I wouldn't want to guess where the 64k figure came from.
KDE actively discourages threads. Perhaps that will change now. Likewise servers, such as apache, will speed up.
I'm not so sure about that.
A threaded model doesn't necessarily offer advantages -- Apache's multiprocess model is really just as good on platforms without serious performance penalties on fork(), and Boa (which neither forks nor threads) is much, much faster than either Apache mode (though of course on SMP systems multiple instances must be run to use all the available CPUs).
Indeed, unless SMP is being taken advantage of, a well-written single-threaded application will always be faster than an equivalent multithreaded application. Such an application has less overhead and is able to jump between its "subprocesses" only when needed -- and without the latencies involved by letting the OS handle said scheduling. Back in the Real World, I still write threaded code -- but because writing unthreaded code (in the problem spaces where threads are useful) is harder, not because it's faster.
I can only suppose you don't know what Ur is, maybe because you come from a very different culture...
Anyway, and I'm really not well qualified to answer this, Ur was an ancient city-state from which a prominent ancestral of the Jewish-Christian-Islamic heritage (Abraham, if I'm not wrong).
This city, IIRC already found, was sumerian (I'm not sure about this), the folks who are said to be the inventors of the wheel, among other neat things.
So an Ur browser would be the primeval browser, in other words.
Upon writing a note, one must be sure it will be understood; nonetheless, the "Ur" mention boosted the note level way up. All in all, I think it was great and I'm all for it.
But explanations as these sometimes become necessary.
Each Linux thread has two things of its own: its own stack, which can be as small as 1 or 2 pages if the code to run is simple enough, and also its own task_struct, which is 1 page including kernel stack for the thread.
This is not true; the kernel stack is two pages in size, i.e. 8KB on i386.
Also, in 2.5 (where these tests were done), the task_struct is no longer allocated on the stack. It is allocated off the slab cache, while the thread_info struct is on the stack. The task_struct slab object is another ~1.7KB per task.
Finally, I do not know what the pthreads default stack size is (user-space? what is that?) but it is certainly larger than one page.
I've created over 200,000 process on a PIII 550 laptop with 256 mb of ram running Windows XP. Of course, it took a while (swapping).
The process is called nothing.exe. Source Code: int WinMain(...) {Sleep(INFINITE);}
I work at a lab, so I also ran it on a Compaq 8-way with 4-GB of ram. It worked but I don't remember how fast it went.
However, there is a big gnarley limit in Windows that will limit the # of processes: the amount of memory allocated to virtual desktops or something. We researched it -- Look it up. This is why you get limited to a few thousand processes or threads if they all do GUI stuff. The bad thing is basically any function you call in user32 will register the thread as a GUI thread. It explains it all in the book Inside Windows 2000.

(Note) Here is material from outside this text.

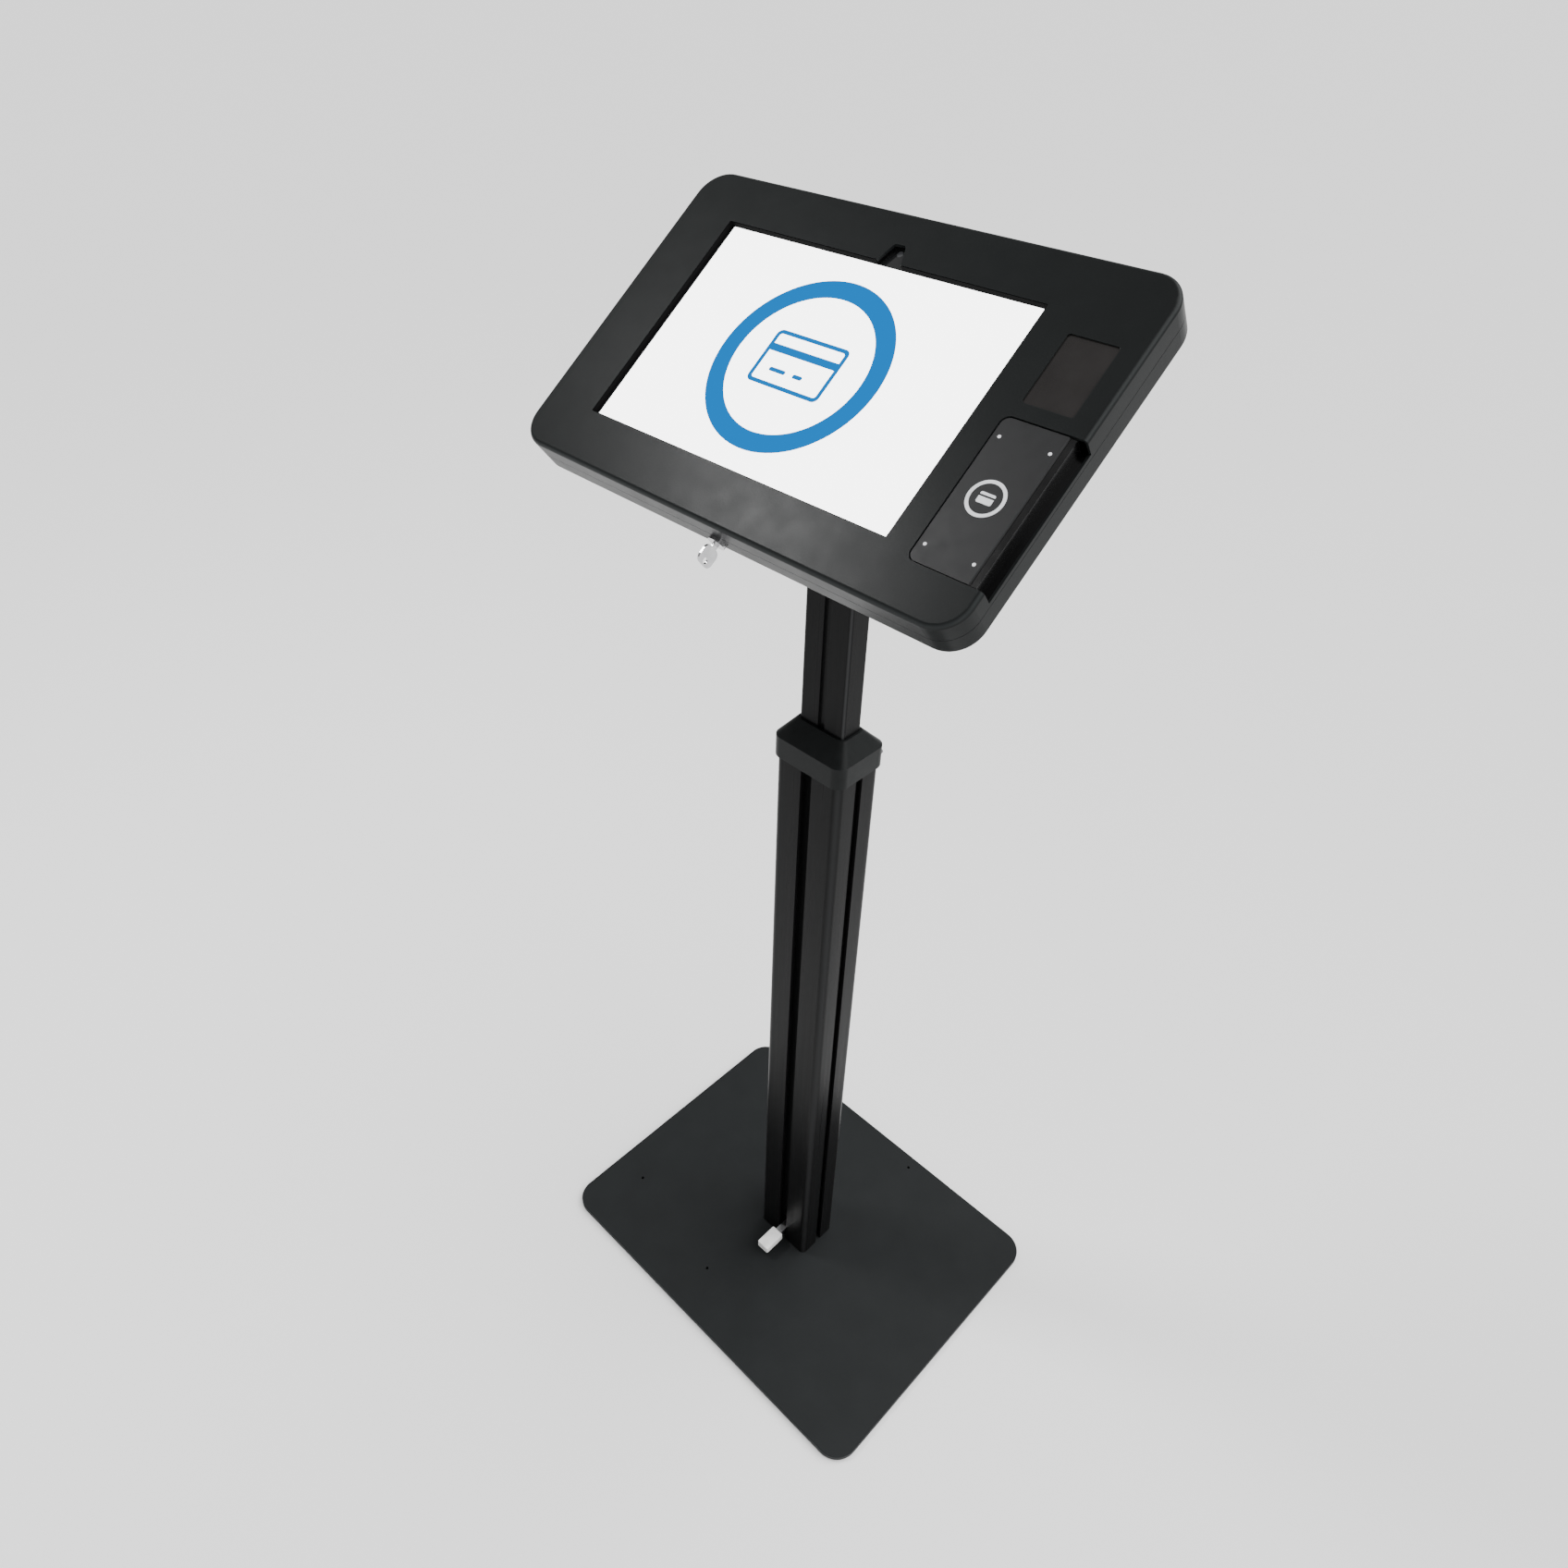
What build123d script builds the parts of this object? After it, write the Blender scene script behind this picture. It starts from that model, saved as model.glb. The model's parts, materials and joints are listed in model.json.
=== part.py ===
from build123d import *
from math import cos, radians, sin
import os

# Free-standing payment terminal: a floor plate, a telescopic column worked by a foot
# pedal, and a tilting tablet enclosure with a card reader and a locked front cover.
# Millimetres. +Z is up, the front faces -Y, the origin is on the floor under the
# middle of the base plate. Enclosure pieces are drawn flat: x to the right, y up the
# panel, z out of the front face, with zero in the middle of that face.

# Base plate and what it stands on
BASE_WIDTH = 440.0
BASE_DEPTH = 340.0
BASE_THICKNESS = 6.0
BASE_CORNER_RADIUS = 25.0
FOOT_HEIGHT = 2.0
FOOT_RADIUS = 11.0
FOOT_INSET = 28.0
BASE_EDGE_BREAK = 0.6
ACCESSORY_HOLE_RADIUS = 1.8
ACCESSORY_HOLES = [(-178.0, -94.0), (51.0, 155.0), (-34.0, -118.0)]

# Lower column, an aluminium extrusion with a T-slot in each face
LOWER_WIDTH = 70.0
LOWER_DEPTH = 52.0
LOWER_CORNER_RADIUS = 7.0
LOWER_LENGTH = 730.0
SLOT_LIP = 2.5
FRONT_SLOT_WIDTH = 12.0
FRONT_SLOT_INNER_WIDTH = 20.0
FRONT_SLOT_DEPTH = 9.0
SIDE_SLOT_WIDTH = 8.0
SIDE_SLOT_INNER_WIDTH = 14.0
SIDE_SLOT_DEPTH = 6.5
SCREW_PORT_RADIUS = 3.05
FOOT_SCREW_RADIUS = 3.0
FOOT_SCREW_REACH = 26.0
FOOT_COUNTERBORE_RADIUS = 6.0
FOOT_COUNTERBORE_DEPTH = 3.6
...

Not meaning to troll, I'm just going to share basic fact: It sucks that Windows threads are so expensive, but tens of thousands of threads *DOES* suck (read: thread per client) on Windows. However, this is not the same thing as saying Windows doesn't scale -- you just have to code it differently. (Check out how many SQL Server uses when it's processing thousands of clients.) Stuff like IO Completion ports, AWE memory, and Scatter/Gather IO is the way that you have to go.
Just because you *can* create hundreds of thousands of threads, doesn't mean it's a good idea or that your app won't run like shit on a 32-CPU machine!
No you will see a pid per thread because, that is how the scheduler knows to schedule things. The getpid() c library call from within the program. When they said it is a 1-to-1 mapping that means that there is a process per thread. Just look when you see all those proccesses with the same name, and see if they have the exact same memory usage. If they do it means they are using the same memory and are threads. No matter how you implement threads there has to be more than one proccess other wise when the program blocks for I/O all threads would be blocked.
One day people will learn the folly of Winbloze, Linux Rules!